━━ Provided data ━━
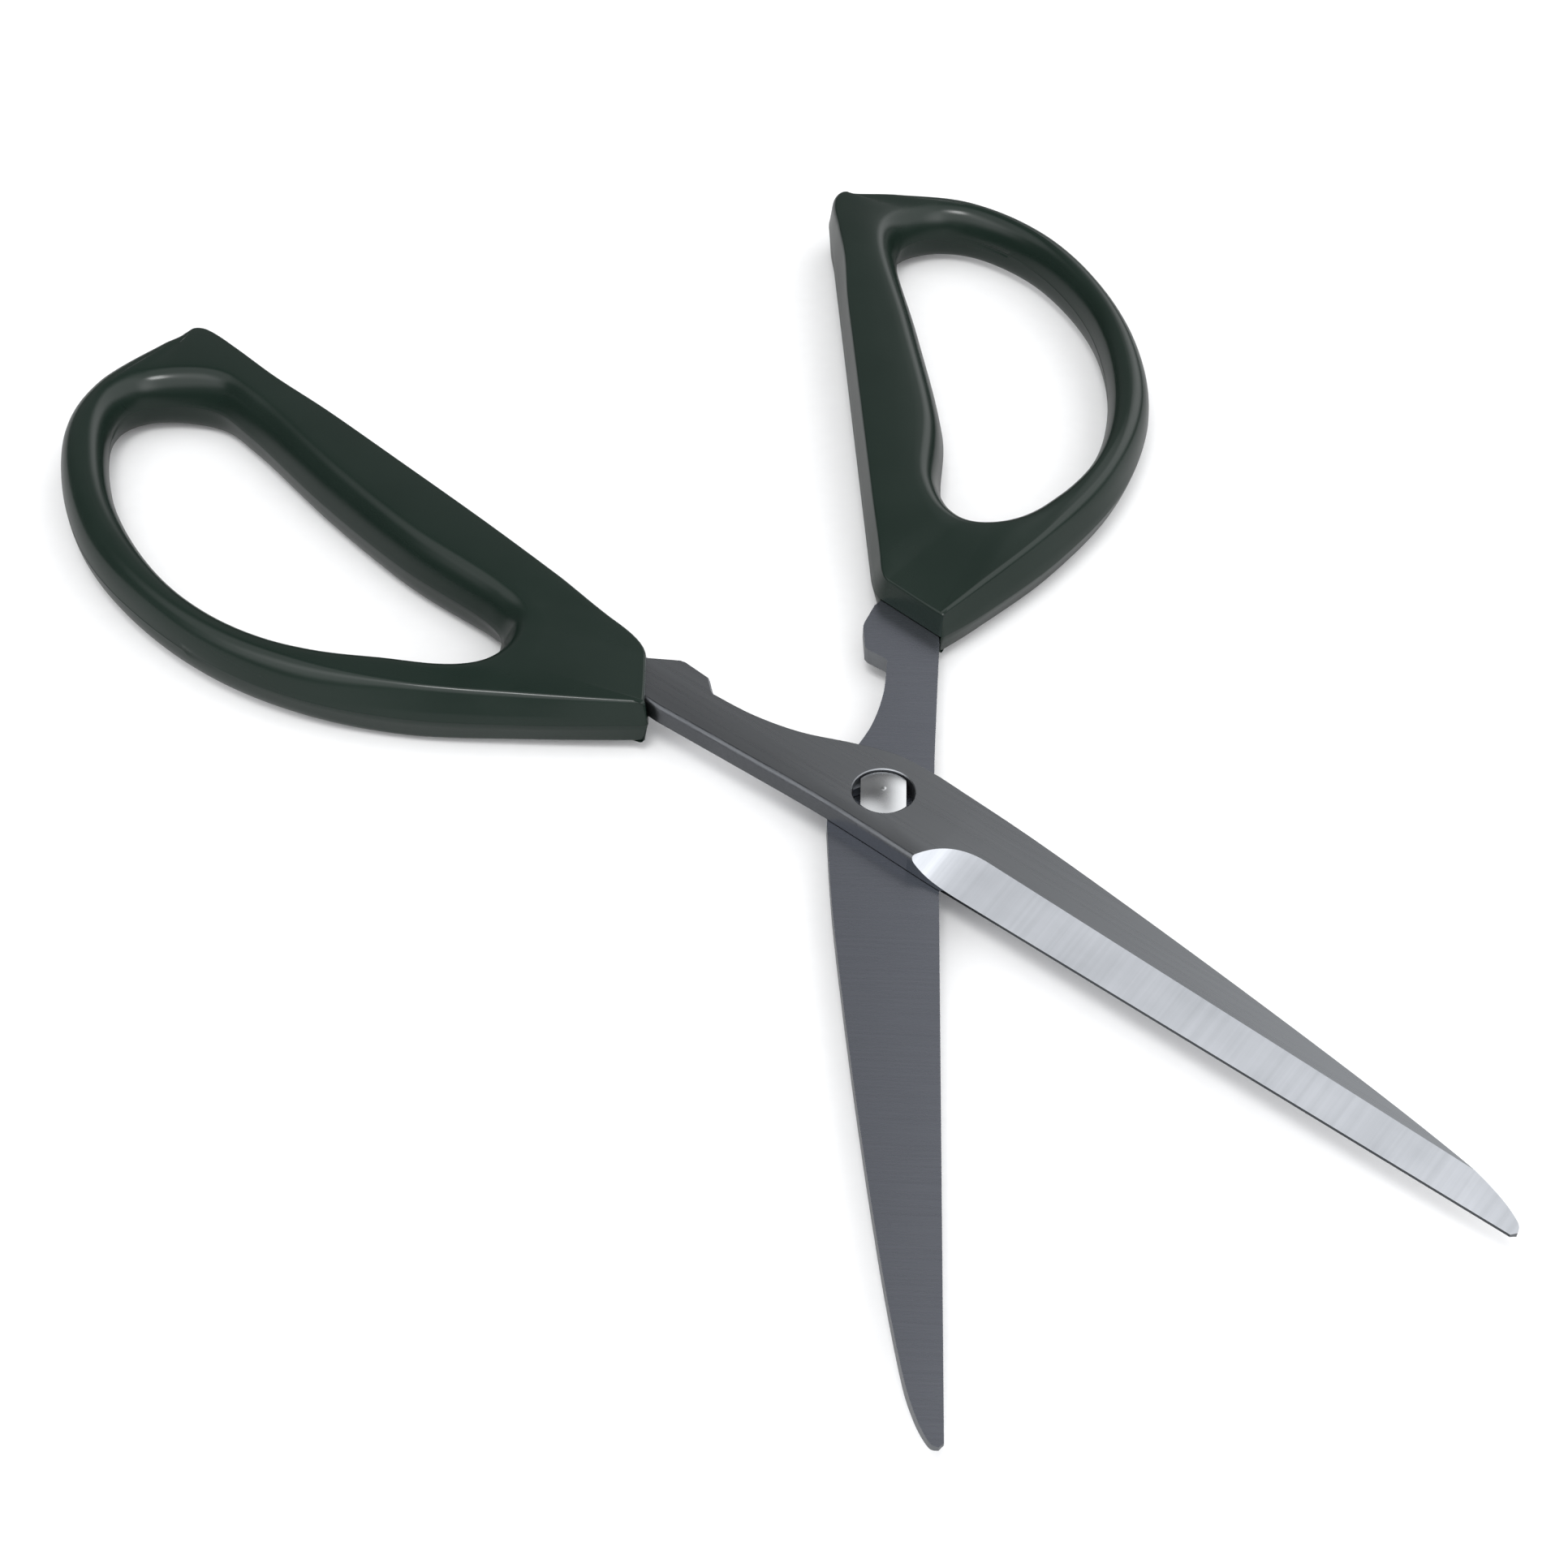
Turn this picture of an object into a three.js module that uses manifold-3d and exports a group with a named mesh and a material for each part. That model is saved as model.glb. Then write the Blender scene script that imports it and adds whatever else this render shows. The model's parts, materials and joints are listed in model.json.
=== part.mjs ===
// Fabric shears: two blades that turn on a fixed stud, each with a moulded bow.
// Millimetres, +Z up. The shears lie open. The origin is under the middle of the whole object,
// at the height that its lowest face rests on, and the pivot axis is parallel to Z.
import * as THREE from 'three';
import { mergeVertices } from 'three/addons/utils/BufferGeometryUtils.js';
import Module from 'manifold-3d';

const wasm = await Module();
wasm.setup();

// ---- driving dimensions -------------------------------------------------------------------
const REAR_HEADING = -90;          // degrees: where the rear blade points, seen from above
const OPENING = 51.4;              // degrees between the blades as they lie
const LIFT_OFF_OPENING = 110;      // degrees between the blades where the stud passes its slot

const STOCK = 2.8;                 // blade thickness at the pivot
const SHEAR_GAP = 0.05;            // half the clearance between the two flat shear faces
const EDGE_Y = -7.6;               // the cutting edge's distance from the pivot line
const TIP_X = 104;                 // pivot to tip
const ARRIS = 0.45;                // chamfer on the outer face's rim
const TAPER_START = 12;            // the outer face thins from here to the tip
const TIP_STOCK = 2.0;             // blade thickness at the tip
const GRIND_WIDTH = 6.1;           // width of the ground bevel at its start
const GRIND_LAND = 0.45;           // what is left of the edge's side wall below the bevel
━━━
Problem details:
Extract each line from the listing above, please, and repeat it exactly.

Response to the exercise:
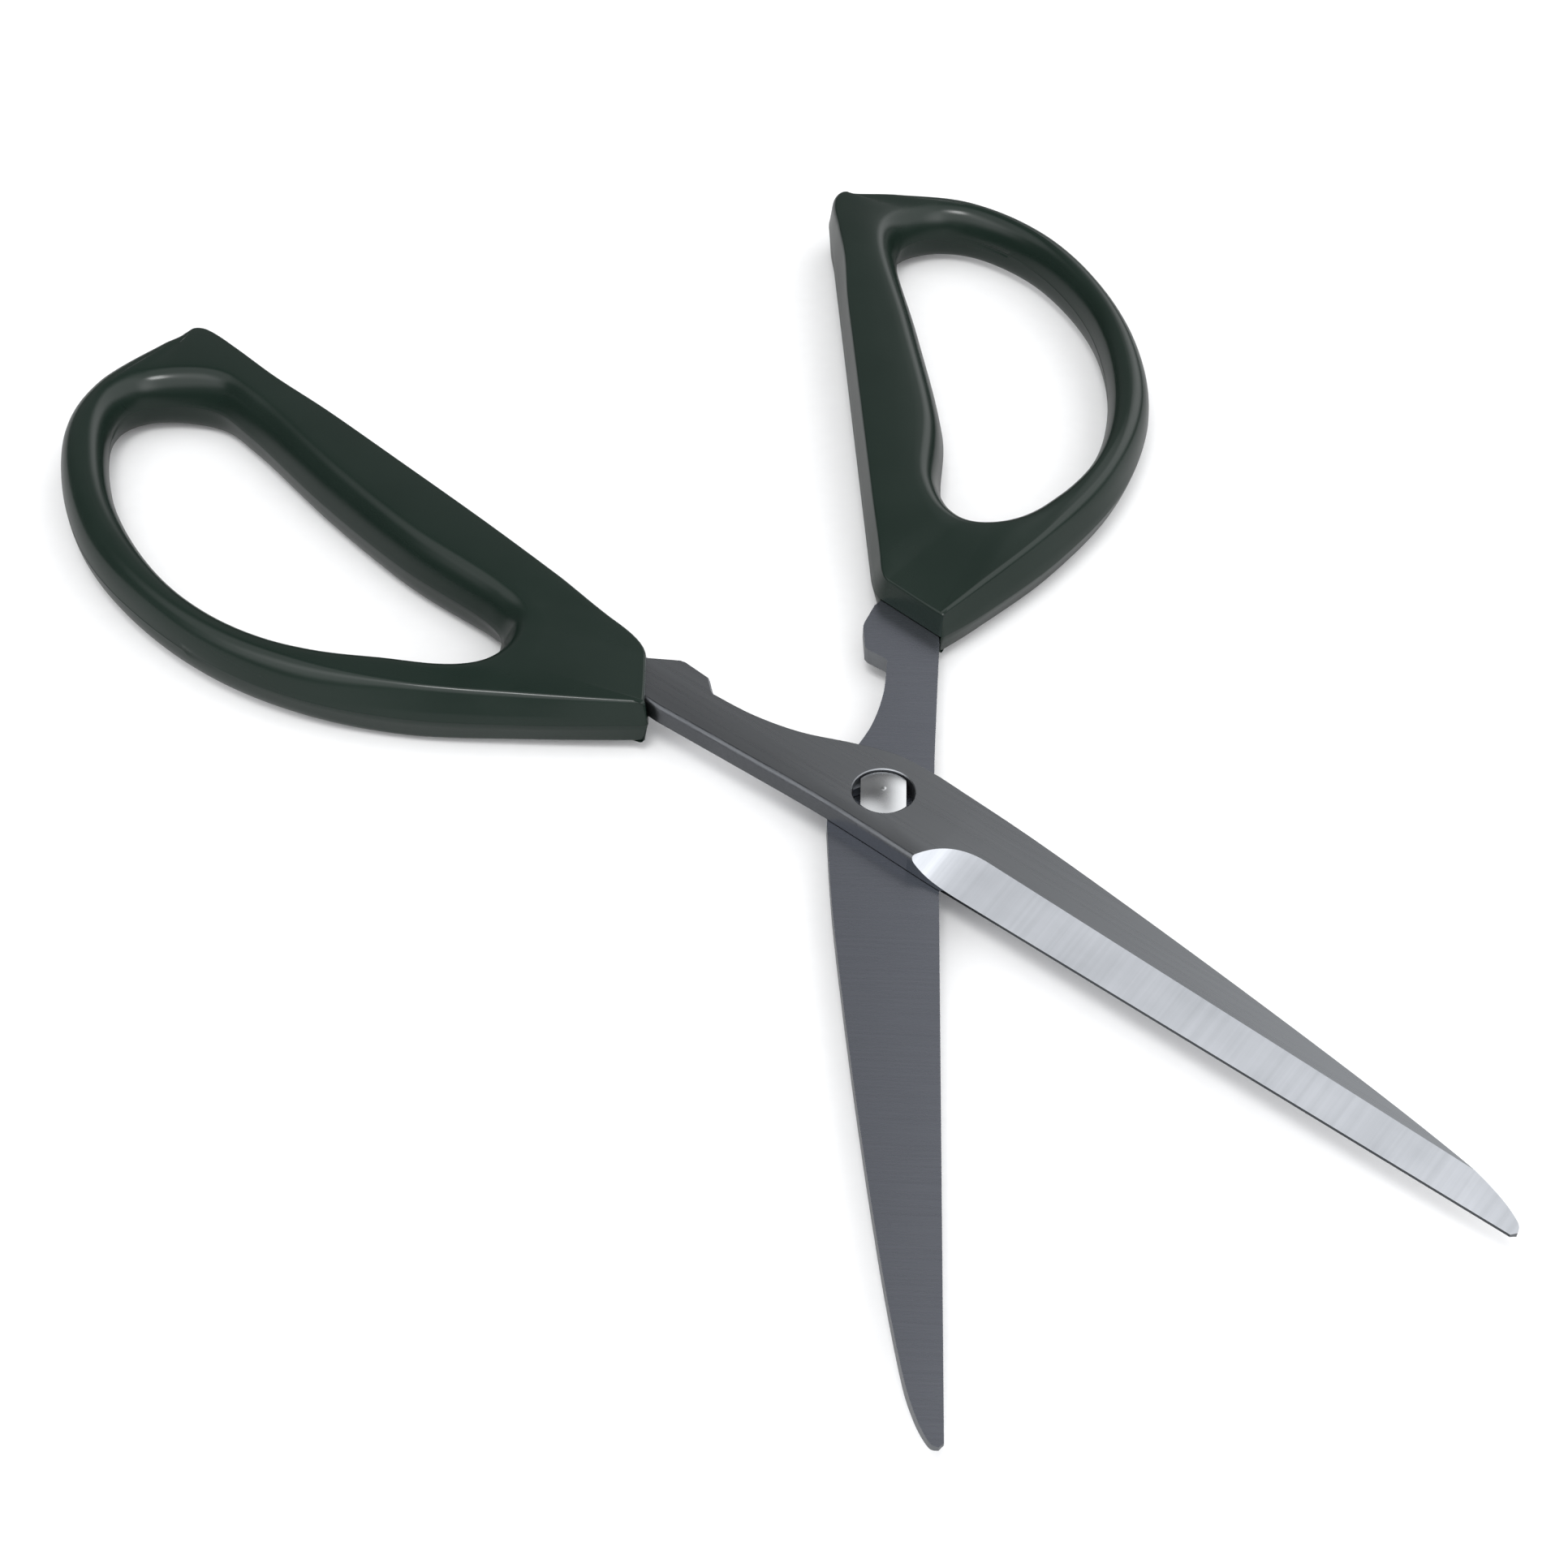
Turn this picture of an object into a three.js module that uses manifold-3d and exports a group with a named mesh and a material for each part. That model is saved as model.glb. Then write the Blender scene script that imports it and adds whatever else this render shows. The model's parts, materials and joints are listed in model.json.
=== part.mjs ===
// Fabric shears: two blades that turn on a fixed stud, each with a moulded bow.
// Millimetres, +Z up. The shears lie open. The origin is under the middle of the whole object,
// at the height that its lowest face rests on, and the pivot axis is parallel to Z.
import * as THREE from 'three';
import { mergeVertices } from 'three/addons/utils/BufferGeometryUtils.js';
import Module from 'manifold-3d';

const wasm = await Module();
wasm.setup();

// ---- driving dimensions -------------------------------------------------------------------
const REAR_HEADING = -90;          // degrees: where the rear blade points, seen from above
const OPENING = 51.4;              // degrees between the blades as they lie
const LIFT_OFF_OPENING = 110;      // degrees between the blades where the stud passes its slot

const STOCK = 2.8;                 // blade thickness at the pivot
const SHEAR_GAP = 0.05;            // half the clearance between the two flat shear faces
const EDGE_Y = -7.6;               // the cutting edge's distance from the pivot line
const TIP_X = 104;                 // pivot to tip
const ARRIS = 0.45;                // chamfer on the outer face's rim
const TAPER_START = 12;            // the outer face thins from here to the tip
const TIP_STOCK = 2.0;             // blade thickness at the tip
const GRIND_WIDTH = 6.1;           // width of the ground bevel at its start
const GRIND_LAND = 0.45;           // what is left of the edge's side wall below the bevel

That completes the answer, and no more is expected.